Help your students improve their reading skills, fluency, and comprehension with a few simple techniques.
These include scanning and skimming, “chunking,” word analysis and decoding, using context clues, recognizing sequence markers and transitional words, and making inferences.
Scanning is glancing quickly at a text, noting its basic organization, or sometimes searching for a specific name, date, word, or fact.
It involves studying the title and subtitles or headings, pictures, graphs, and highlighted information to get a basic idea of the main topics the author will consider.
If your students are looking for specific information, scanning can help them decide whether a particular text might be useful, and where to find that information within it.
Skimming is looking quickly over a section of text to get its main idea, or sometimes to find certain key words.
For practice scanning subtitles and headings, and skimming a text for specific information, see Practice Scanning and Skimming for Information.
Chunking is reading groups of words-- phrases or even a sentence or more-- at a time, rather than stopping at each individual word. It increases reading comprehension, fluency, and efficiency by encouraging focus on the author’s ideas rather than word for word translation.
Word Analysis Skills can help students figure out the meaning of new words. Analysis may include recognizing the parts of a long word (prefixes, roots, or suffixes). Another way to find out if a word is familiar by decoding its pronunciation using phonics: the possible sounds different letter combinations make in English.
Context Clues can often help students recognize the meaning of an unknown word. Sometimes a text will define, explain, or give examples of an important word or concept. This is especially likely in textbooks introducing an academic subject to students who may not be familiar with its specialized vocabulary.
At times there may be no clear definition or examples of a word, but the sentence or sentences around it will often give clues to its meaning. The context surrounding a word can also show its connotations (positive or negative feeling), and its exact use when a word has more than one meaning.
Pointing out context clues in a class reading selection can help students learn to look for them on their own.
Recognizing Sequence Markers And Transition Words helps readers understand the organization of an author’s thoughts. Here are some (of many) words showing:
Sequence or Order
last of all
Cause & Effect
as a consequence
it follows that
on the other hand
All these words can help a reader follow the author’s reasoning and transitions between ideas without getting lost in the details.
Making Inferences is drawing conclusions about the whole message an author is communicating, including thoughts he or she may not be state explicitly. In any text the author will clearly state some facts or opinions. There are other ideas he or she will only hint at or imply.
(This is similar to speaking. Part of our message is expressed by tone of voice, facial expression, and gestures-- not just by our words.) The reader makes inferences or judgments based on the author’s words and the story’s background.
The short video below gives several examples of inferences-- in daily life and based on evidence in a text. (Unfortunately, it's too big to show on most mobile phones. Sorry!)

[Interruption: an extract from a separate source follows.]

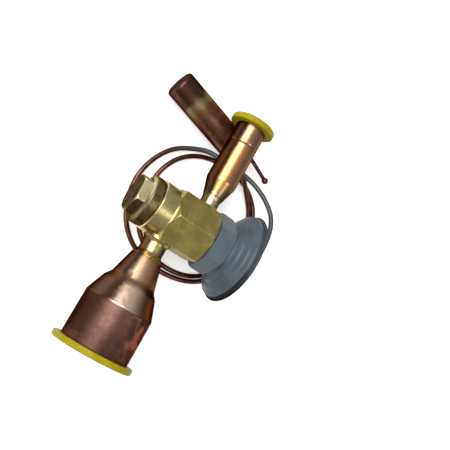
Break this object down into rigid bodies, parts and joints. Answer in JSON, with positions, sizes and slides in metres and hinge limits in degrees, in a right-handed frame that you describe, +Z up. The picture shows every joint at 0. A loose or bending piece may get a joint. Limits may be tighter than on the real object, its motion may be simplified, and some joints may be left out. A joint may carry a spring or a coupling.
{
  "type": "thermostatic expansion valve",
  "caption": "Brass expansion valve with copper solder connectors in yellow dust plugs, a grey power element, and a coiled capillary ending in a sensing bulb.",
  "frame": {"origin": "on the bench under the middle of the bounding box", "axes": "+X towards the outlet connector, +Y along the valve's axis towards the power element, +Z up from the bench that it lies on"},
  "size_m": [0.1302, 0.075, 0.0438],
  "materials": {
    "brass_body": "satin, olive tarnish",
    "brass_cap": "satin, darker tarnish",
    "brass_neck": "bright, brazed",
    "copper": "satin copper",
    "capillary_copper": "dark copper, first part painted grey",
    "bulb_copper": "dark copper with heat tints",
    "gasket_copper": "satin copper",
    "grey_paint": "semi-gloss grey",
    "plug_plastic": "yellow polyethylene",
    "steel": "ground",
    "seal_rubber": "matt"
  },
  "bodies": {
    "valve": {"valve_body": "brass_body", "outlet_nipple": "brass_neck", "outlet_reducer": "copper", "inlet_nipple": "brass_neck", "inlet_tube": "copper", "inlet_strainer": "steel", "stem_gland": "brass_body", "stem_o_ring": "seal_rubber", "superheat_spring": "steel", "valve_seat": "steel", "diaphragm": "steel", "element_gasket": "gasket_copper", "element_collar": "grey_paint", "element_lower_cover": "grey_paint", "element_upper_cover": "grey_paint", "capillary_boss": "grey_paint", "capillary_tube": "capillary_copper", "bulb_shell": "bulb_copper", "bulb_end_plug": "bulb_copper", "fill_tube": "capillary_copper"},
    "outlet_plug": {"outlet_dust_plug": "plug_plastic"},
    "inlet_plug": {"inlet_dust_plug": "plug_plastic"},
    "cap_gasket": {"cap_gasket": "gasket_copper"},
    "seal_cap": {"seal_cap": "brass_cap"},
    "stem": {"adjusting_stem": "steel"},
    "spring_seat": {"spring_seat": "brass_body"},
    "pin_group": {"pin_carrier": "brass_body", "valve_pin": "steel", "push_rod_upper": "steel", "push_rod_lower": "steel", "buffer_plate": "brass_body"}
  },
  "joints": [
    {"name": "outlet_plug_pull", "type": "slide", "parent": "valve", "child": "outlet_plug", "axis": [1, 0, 0], "range_m": [0, 0.05]},
    {"name": "inlet_plug_pull", "type": "slide", "parent": "valve", "child": "inlet_plug", "axis": [-1, 0, 0], "range_m": [0, 0.04]},
    {"name": "cap_travel", "type": "slide", "parent": "valve", "child": "cap_gasket", "axis": [0, -1, 0], "range_m": [0, 0.0076]},
    {"name": "seal_cap_turn", "type": "hinge", "parent": "cap_gasket", "child": "seal_cap", "pos_m": [-0.00197, -0.02342, 0.0219], "axis": [0, -1, 0], "range_deg": [0, 1800]},
    {"name": "stem_turn", "type": "hinge", "parent": "valve", "child": "stem", "pos_m": [-0.00197, -0.02662, 0.0219], "axis": [0, 1, 0], "range_deg": [-181, 901]},
    {"name": "spring_seat_travel", "type": "slide", "parent": "valve", "child": "spring_seat", "axis": [0, 1, 0], "range_m": [-0.0004, 0.002], "deforming": ["superheat_spring"]},
    {"name": "valve_lift", "type": "slide", "parent": "valve", "child": "pin_group", "axis": [0, -1, 0], "range_m": [0, 0.0008], "stiffness_N_per_m": 200, "deforming": ["superheat_spring", "diaphragm"]}
  ],
  "couplings": [
    {"joint": "cap_travel", "follows": "seal_cap_turn", "m_per_rad": 0.00023873},
    {"joint": "stem_turn", "follows": "spring_seat_travel", "rad_per_m": 7854}
  ]
}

Here's an historical example from Federalist #1. It was written in 1787 to encourage the
adoption of the U.S. Constitution.
“Candor will oblige us to admit that even such [ambitious] men may be actuated by upright intentions; and it cannot be doubted that much of the opposition which has made its appearance, or may hereafter make its appearance, will spring from sources, blameless at least, if not respectable--the honest errors of minds led astray by preconceived jealousies and fears.”
The writer states that even men who would profit if the Constitution is defeated (discussed in the paragraph before this sentence) may also have honest reasons for opposing it. He also says that much of the opposition (to the proposed Constitution) is based on honest misunderstandings and fears.
However, he strongly implies that opposition to the Constitution is misguided.
We can infer he believes if people will listen to facts and reason instead of emotion they will decide to support the Constitution.
You can find lessons teaching many of these skills (making inferences, using context clues, scanning, skimming, and word analysis) in the Word Detectives unit on Reading Comprehension Lesson Plans.
It's also possible to practice several of these reading skills on site. For skimming and then analyzing a reading passage on mental health, see the Quiz in Check your Reading Skill. See Reading Comprehension Strategies for ways to help students understand and focus on a reading (before, during, and after the reading itself).
No one uses all these skills with every reading selection. However, being able to use them when needed will help students read more efficiently. They will increase students' reading comprehension, enable them to find the information they need more quickly, and make reading in English more enjoyable. It really is worth the time it takes to improve reading skills!